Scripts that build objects
*-*-*

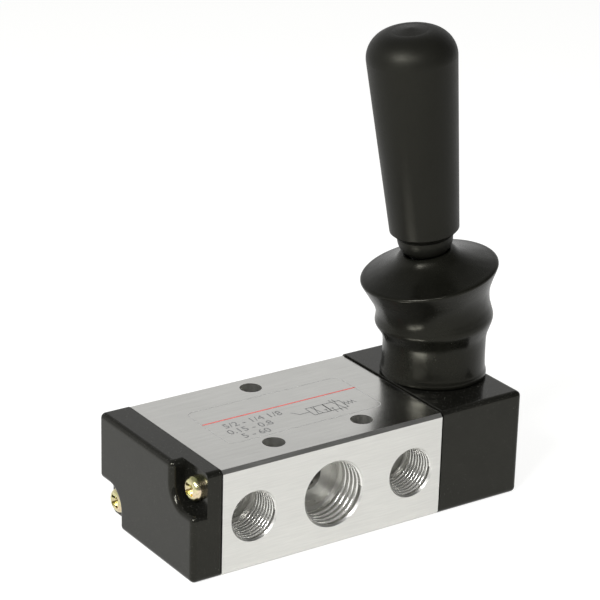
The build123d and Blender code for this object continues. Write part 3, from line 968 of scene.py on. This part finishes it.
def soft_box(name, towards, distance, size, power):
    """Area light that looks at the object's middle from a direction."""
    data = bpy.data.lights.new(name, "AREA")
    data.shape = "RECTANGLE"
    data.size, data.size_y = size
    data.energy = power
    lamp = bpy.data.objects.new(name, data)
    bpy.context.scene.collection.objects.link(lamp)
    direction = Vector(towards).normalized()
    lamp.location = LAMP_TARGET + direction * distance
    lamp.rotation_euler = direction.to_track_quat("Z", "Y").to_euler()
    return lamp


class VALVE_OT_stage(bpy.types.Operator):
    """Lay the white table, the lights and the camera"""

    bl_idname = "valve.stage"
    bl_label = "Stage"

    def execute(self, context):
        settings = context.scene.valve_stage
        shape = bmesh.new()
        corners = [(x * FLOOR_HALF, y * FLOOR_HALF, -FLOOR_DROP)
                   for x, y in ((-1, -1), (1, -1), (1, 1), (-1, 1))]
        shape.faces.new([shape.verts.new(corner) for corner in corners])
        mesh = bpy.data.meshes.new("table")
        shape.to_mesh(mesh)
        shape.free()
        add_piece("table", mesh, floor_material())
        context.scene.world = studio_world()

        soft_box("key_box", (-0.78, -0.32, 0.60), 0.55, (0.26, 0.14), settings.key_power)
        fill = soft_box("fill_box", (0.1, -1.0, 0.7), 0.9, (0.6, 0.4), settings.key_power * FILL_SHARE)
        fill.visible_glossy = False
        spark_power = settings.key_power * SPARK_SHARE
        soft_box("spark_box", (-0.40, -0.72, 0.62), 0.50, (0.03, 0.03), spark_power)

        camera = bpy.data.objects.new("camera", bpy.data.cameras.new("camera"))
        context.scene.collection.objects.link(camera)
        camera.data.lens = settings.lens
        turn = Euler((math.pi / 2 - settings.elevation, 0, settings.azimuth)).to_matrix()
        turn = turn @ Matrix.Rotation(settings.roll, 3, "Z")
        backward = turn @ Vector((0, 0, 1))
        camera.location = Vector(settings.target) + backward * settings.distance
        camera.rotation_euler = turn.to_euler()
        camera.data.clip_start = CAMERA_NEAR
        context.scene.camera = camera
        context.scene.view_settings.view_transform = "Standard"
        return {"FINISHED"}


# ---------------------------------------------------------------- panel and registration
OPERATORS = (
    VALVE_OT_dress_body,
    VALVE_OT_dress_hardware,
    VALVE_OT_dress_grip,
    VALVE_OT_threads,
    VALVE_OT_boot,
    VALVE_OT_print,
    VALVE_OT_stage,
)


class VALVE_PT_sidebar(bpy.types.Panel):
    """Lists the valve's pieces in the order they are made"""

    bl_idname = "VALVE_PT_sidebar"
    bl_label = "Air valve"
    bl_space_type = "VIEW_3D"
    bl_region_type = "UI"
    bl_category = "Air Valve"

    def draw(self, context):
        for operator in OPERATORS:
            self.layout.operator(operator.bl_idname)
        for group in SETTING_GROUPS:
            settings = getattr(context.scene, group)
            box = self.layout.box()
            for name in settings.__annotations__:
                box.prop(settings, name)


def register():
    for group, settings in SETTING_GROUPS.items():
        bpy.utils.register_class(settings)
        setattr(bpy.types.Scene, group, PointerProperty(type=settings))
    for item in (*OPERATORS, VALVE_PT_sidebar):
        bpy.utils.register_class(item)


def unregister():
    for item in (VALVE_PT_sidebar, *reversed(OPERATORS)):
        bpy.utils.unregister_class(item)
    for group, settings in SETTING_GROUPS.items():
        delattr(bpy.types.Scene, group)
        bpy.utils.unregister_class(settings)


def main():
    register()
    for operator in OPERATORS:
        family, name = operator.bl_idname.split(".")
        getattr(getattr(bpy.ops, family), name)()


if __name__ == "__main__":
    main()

*-*-*

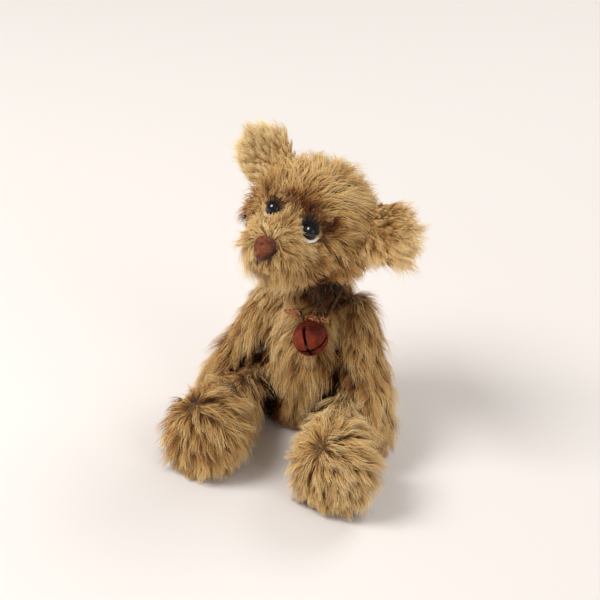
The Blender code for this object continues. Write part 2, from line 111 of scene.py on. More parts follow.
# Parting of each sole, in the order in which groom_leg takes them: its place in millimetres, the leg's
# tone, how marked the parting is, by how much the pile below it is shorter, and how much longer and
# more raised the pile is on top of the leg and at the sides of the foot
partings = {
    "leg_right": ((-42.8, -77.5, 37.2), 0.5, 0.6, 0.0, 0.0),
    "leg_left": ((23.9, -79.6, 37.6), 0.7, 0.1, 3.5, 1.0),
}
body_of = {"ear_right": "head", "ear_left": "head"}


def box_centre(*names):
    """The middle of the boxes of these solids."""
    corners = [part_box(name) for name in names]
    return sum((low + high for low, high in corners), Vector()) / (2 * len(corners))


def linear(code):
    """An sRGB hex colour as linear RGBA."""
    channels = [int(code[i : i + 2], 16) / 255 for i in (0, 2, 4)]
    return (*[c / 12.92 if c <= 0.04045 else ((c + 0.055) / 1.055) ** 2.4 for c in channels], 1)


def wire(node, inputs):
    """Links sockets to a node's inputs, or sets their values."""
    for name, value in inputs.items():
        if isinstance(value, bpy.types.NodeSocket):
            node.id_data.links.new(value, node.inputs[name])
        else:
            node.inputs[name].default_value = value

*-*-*

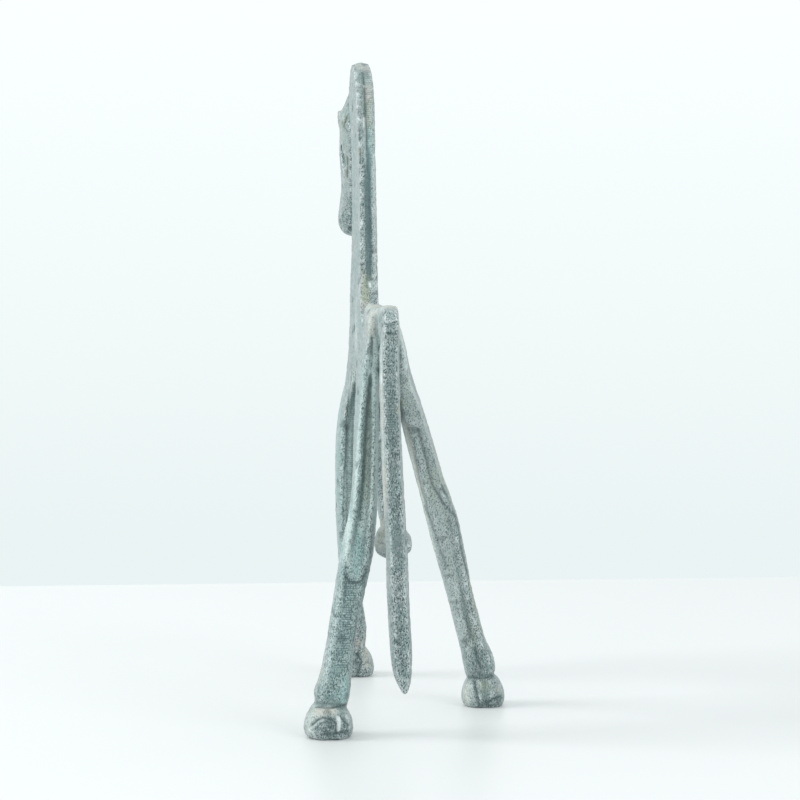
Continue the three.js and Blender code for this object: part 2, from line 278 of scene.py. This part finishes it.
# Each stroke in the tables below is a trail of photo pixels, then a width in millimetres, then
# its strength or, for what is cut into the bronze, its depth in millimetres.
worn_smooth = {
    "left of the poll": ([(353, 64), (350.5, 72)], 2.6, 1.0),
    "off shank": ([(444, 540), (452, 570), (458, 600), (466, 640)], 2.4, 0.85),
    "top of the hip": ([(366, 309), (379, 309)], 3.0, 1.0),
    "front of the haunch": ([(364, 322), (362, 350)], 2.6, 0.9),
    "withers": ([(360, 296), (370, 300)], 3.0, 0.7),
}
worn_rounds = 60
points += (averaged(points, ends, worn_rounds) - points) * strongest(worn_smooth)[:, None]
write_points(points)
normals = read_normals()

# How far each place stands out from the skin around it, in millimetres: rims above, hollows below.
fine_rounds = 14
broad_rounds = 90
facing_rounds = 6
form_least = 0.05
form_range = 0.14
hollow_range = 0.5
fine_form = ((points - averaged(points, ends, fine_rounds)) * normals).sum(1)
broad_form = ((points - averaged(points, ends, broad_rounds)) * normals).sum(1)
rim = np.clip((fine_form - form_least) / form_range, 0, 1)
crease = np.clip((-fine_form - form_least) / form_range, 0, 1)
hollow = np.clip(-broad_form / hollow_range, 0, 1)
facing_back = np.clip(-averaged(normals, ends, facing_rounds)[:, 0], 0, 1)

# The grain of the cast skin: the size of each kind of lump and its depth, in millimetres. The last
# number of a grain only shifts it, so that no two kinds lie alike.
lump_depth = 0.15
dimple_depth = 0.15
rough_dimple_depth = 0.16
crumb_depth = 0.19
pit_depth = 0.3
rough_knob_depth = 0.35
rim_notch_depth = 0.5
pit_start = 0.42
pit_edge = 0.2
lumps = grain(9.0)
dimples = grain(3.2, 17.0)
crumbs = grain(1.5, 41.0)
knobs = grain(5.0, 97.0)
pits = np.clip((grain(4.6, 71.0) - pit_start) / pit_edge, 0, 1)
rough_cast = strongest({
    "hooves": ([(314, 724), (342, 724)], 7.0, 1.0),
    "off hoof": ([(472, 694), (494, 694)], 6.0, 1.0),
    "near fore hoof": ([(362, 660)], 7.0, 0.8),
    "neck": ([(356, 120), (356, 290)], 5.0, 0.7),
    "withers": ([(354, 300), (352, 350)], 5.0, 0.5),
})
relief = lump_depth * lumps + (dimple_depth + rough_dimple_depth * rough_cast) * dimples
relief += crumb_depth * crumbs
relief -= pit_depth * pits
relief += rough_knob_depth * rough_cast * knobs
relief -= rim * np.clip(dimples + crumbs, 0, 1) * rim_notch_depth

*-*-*

## Required work
Copy each line above that contains the string "from".

## The answer
The build123d and Blender code for this object continues. Write part 3, from line 968 of scene.py on. This part finishes it.
    """Area light that looks at the object's middle from a direction."""
The Blender code for this object continues. Write part 2, from line 111 of scene.py on. More parts follow.
Continue the three.js and Blender code for this object: part 2, from line 278 of scene.py. This part finishes it.
# How far each place stands out from the skin around it, in millimetres: rims above, hollows below.